(Stored data entries)
>> Begin

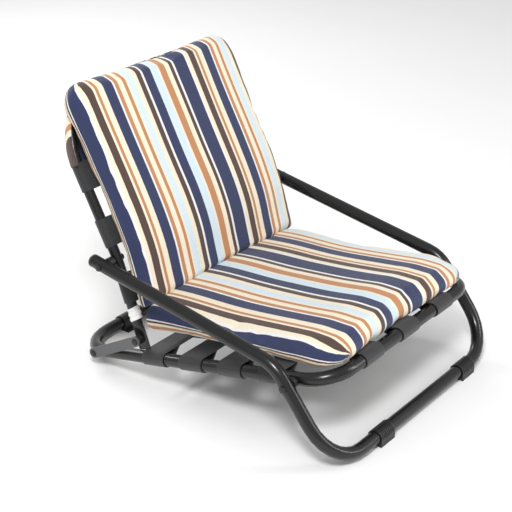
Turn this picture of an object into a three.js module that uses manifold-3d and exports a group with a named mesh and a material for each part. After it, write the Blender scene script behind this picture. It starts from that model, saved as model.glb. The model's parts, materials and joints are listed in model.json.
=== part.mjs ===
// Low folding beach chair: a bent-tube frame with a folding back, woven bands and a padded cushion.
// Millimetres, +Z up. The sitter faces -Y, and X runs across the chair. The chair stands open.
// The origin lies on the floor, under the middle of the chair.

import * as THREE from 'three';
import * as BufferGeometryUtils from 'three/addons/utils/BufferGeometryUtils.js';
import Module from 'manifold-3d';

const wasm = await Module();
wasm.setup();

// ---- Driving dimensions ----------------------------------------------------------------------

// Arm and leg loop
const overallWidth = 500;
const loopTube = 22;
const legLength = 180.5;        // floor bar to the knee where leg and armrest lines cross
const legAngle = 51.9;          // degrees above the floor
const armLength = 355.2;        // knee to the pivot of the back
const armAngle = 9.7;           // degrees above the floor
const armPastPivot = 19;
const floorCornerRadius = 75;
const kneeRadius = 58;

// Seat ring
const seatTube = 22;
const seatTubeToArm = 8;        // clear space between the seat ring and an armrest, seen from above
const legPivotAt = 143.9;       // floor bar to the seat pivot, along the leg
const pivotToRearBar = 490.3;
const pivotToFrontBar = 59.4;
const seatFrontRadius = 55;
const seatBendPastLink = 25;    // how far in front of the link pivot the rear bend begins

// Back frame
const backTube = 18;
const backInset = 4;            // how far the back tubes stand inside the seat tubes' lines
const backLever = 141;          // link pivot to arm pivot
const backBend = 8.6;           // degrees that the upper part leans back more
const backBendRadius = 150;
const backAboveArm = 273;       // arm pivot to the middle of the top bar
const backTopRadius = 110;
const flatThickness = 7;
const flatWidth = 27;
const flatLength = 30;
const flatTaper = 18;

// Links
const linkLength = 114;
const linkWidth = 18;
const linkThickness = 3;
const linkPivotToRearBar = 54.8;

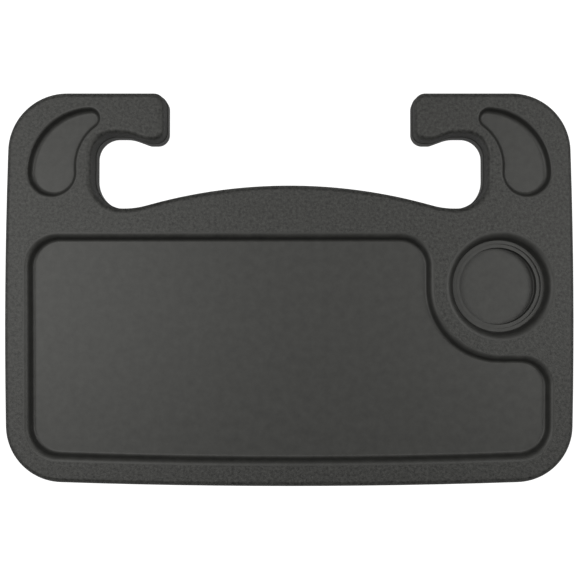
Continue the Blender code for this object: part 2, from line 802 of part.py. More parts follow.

>> End

* The task *
Set down every record above exactly as given.

* Result of this exercise *
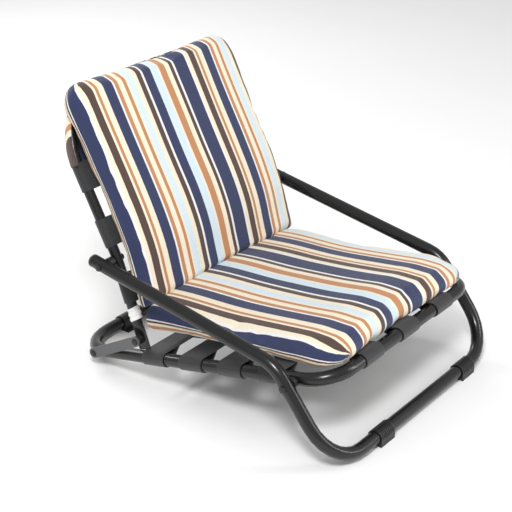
Turn this picture of an object into a three.js module that uses manifold-3d and exports a group with a named mesh and a material for each part. After it, write the Blender scene script behind this picture. It starts from that model, saved as model.glb. The model's parts, materials and joints are listed in model.json.
=== part.mjs ===
// Low folding beach chair: a bent-tube frame with a folding back, woven bands and a padded cushion.
// Millimetres, +Z up. The sitter faces -Y, and X runs across the chair. The chair stands open.
// The origin lies on the floor, under the middle of the chair.

import * as THREE from 'three';
import * as BufferGeometryUtils from 'three/addons/utils/BufferGeometryUtils.js';
import Module from 'manifold-3d';

const wasm = await Module();
wasm.setup();

// ---- Driving dimensions ----------------------------------------------------------------------

// Arm and leg loop
const overallWidth = 500;
const loopTube = 22;
const legLength = 180.5;        // floor bar to the knee where leg and armrest lines cross
const legAngle = 51.9;          // degrees above the floor
const armLength = 355.2;        // knee to the pivot of the back
const armAngle = 9.7;           // degrees above the floor
const armPastPivot = 19;
const floorCornerRadius = 75;
const kneeRadius = 58;

// Seat ring
const seatTube = 22;
const seatTubeToArm = 8;        // clear space between the seat ring and an armrest, seen from above
const legPivotAt = 143.9;       // floor bar to the seat pivot, along the leg
const pivotToRearBar = 490.3;
const pivotToFrontBar = 59.4;
const seatFrontRadius = 55;
const seatBendPastLink = 25;    // how far in front of the link pivot the rear bend begins

// Back frame
const backTube = 18;
const backInset = 4;            // how far the back tubes stand inside the seat tubes' lines
const backLever = 141;          // link pivot to arm pivot
const backBend = 8.6;           // degrees that the upper part leans back more
const backBendRadius = 150;
const backAboveArm = 273;       // arm pivot to the middle of the top bar
const backTopRadius = 110;
const flatThickness = 7;
const flatWidth = 27;
const flatLength = 30;
const flatTaper = 18;

// Links
const linkLength = 114;
const linkWidth = 18;
const linkThickness = 3;
const linkPivotToRearBar = 54.8;

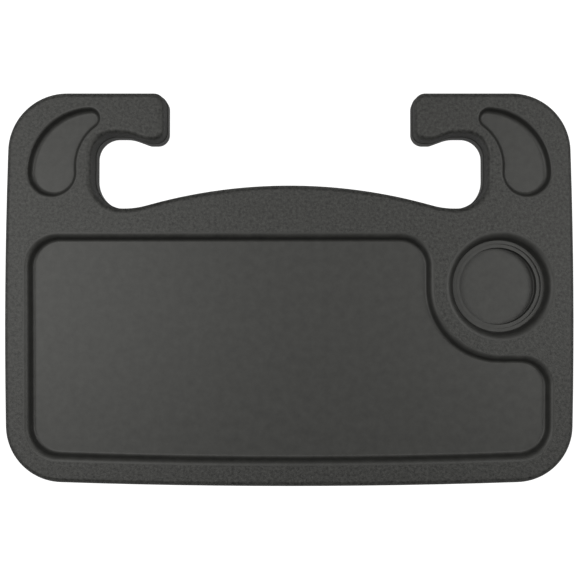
Continue the Blender code for this object: part 2, from line 802 of part.py. More parts follow.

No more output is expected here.